Türkiye’nin kredi ödeyebilme durumunu gösteren ve risk primi olarak adlandırılan 5 yıllık kredi temerrüt takasında (CDS) geri çekilme seçim belirsizliğinin ortadan kalkmasıyla devam ediyor. Türkiye’nin CDS’i dünkü işlemlerde en son 578 baz puanı görürken, dün 15 baz puan daha düşerek 563 baz puana kadar geriledi. Türkiye’nin CDS’si, 23 Mayıs Salı günü 720 baz puana kadar yükselerek 7 ayın zirvesini görmüştü.
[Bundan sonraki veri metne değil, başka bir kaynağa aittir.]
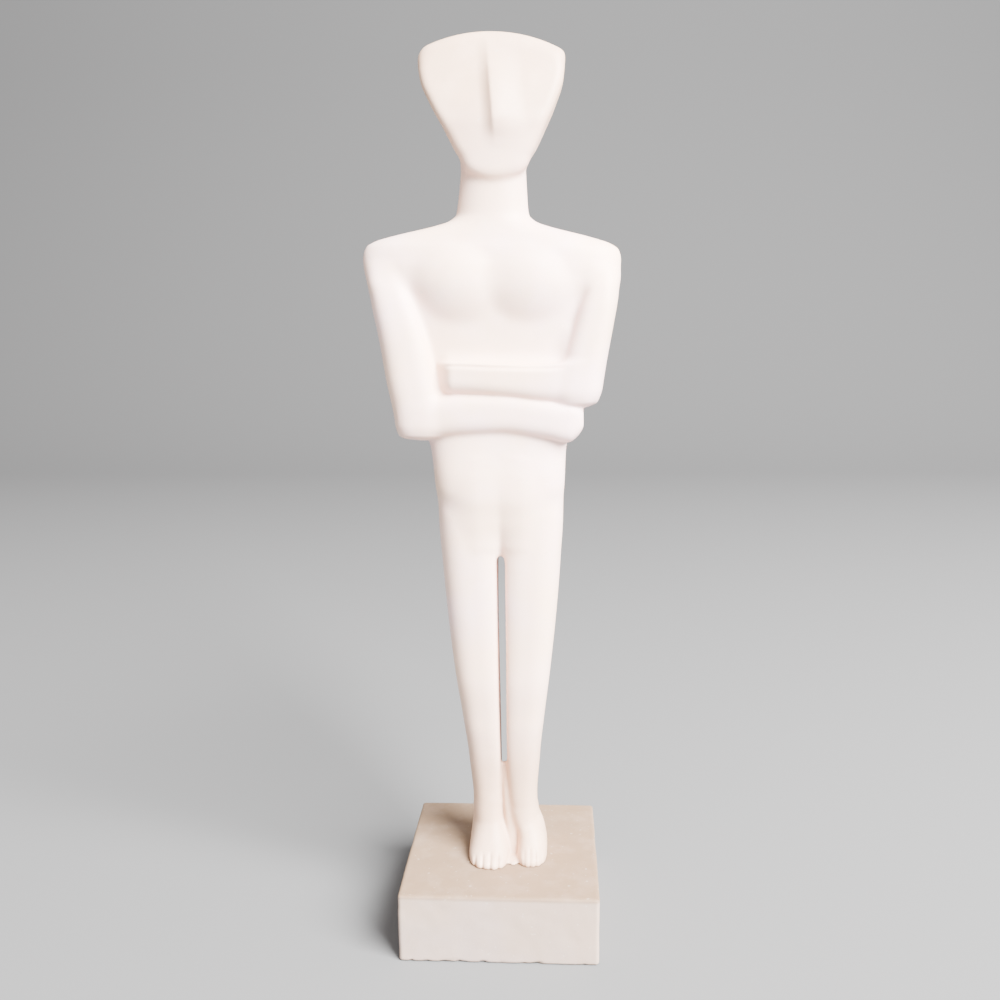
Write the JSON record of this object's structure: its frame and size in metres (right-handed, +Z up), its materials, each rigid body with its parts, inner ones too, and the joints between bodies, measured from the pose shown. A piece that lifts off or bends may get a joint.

Seçim belirsizliğinin ortadan kalkmasıyla düşüş eğilimine yöneldi.
NTV’ye konuşan akademisyen Doç. Dr. Levent Yılmaz, “Politika faizi tarafında bir adım görürsek belki doğrudan faiz olmayabilir. Geçmişte koridor uygulaması vardı. Faiz sabit kalıyordu ama koridorun üst bandından bir fonlama yapılıyordu. Önümüzdeki haftalarda daha net göreceğiz” dedi.
Bu arada ABD’li yatırım bankası JPMorgan, Türk bankalarıyla ilgili bir değerlendirme raporu yayımladı. Buna göre şirket özellikle uzun vadeli Türk banka tahvillleri için tavsiyesini “ağırlığını azalt”tan “nötr”e yükseltirken iki banka tahvili için ise “nötr”den “ağırlığını artır”a yükseltti. Türk tahvillerinin, yeni kabineye piyasa dostu atamalar yapılacağı yönündeki iddiaların etkisiyle geçtiğimiz hafta güçlü performans gösterdiklerini işaret eden JPMorgan, “Ancak bu atamalar ve olası politika değişiklikleri belirsiz olmaya devam ediyor. Bu nedenle banka tahvillerinde “nötr”e yakın duruşu seçiyoruz” dedi.
JPMorgan, raporunda bankaların kıdemli tahvilleri için genel olarak “nötr” duruşu seçtiklerini ancak Garanti Bankası’nın 2027 ve ISCTR’nin 2028 vadeli tahvilleri için “ağırlığını artır” tavsiyesinde bulunduklarını belirtti. Banka, Akbank’ın 2025 vadeli ve 2026 vadeli, Vakıfbank’ın 2026, TSKB’nin 2026 ve Türk Eximbank’ın 2026 tahvilleri için tavsiyesini “ağırlığını azalt”tan “nötr”e çıkardı.
JPMorgan pozitif senaryoda piyasa dostu atamalarla birlikte olası bir para politikası değişikliğinin döviz tarafında hem yurt dışına çıkışı hem de yerel talebi düşürmesinin beklenebileceği kaydedildi. Banka, faiz yoluyla kredi sıkılaştırması, TL’nin değerinin dengeyi bulması ve düşük enerji fiyatları gibi faktörlerin cari dengeye yardımcı olacağını öngördü.
Şirket, pozitif senaryoda potansiyel olarak daha baskılı geçmesi beklenen sonbahar döneminden önce döviz rezervlerinin yazın güçlenen cari denge sayesinde bir miktar toparlanmasının beklenebileceğini belirtti.
Negatif senaryoda ise yakın vadede güvensizlik kaynaklı döviz çıkışlarının yaşanacağını, cari dengedeki bozulmanın kalıcı hale geleceği ve hali hazırda düşük kaldığı gözlenen döviz girişinin hayal kırıklığı yaratacak seviyede kalarak rezerv kaybına katkıda bulunacağı öngörüldü.
Bu durumun yetkililerin TL’deki dalgalanmaları kontrol etme kapasitesini sınırlayacağı ve bunun da bankaların yerel fonlamalarında dalgalanmayla sonuçlanacağı ifade edildi.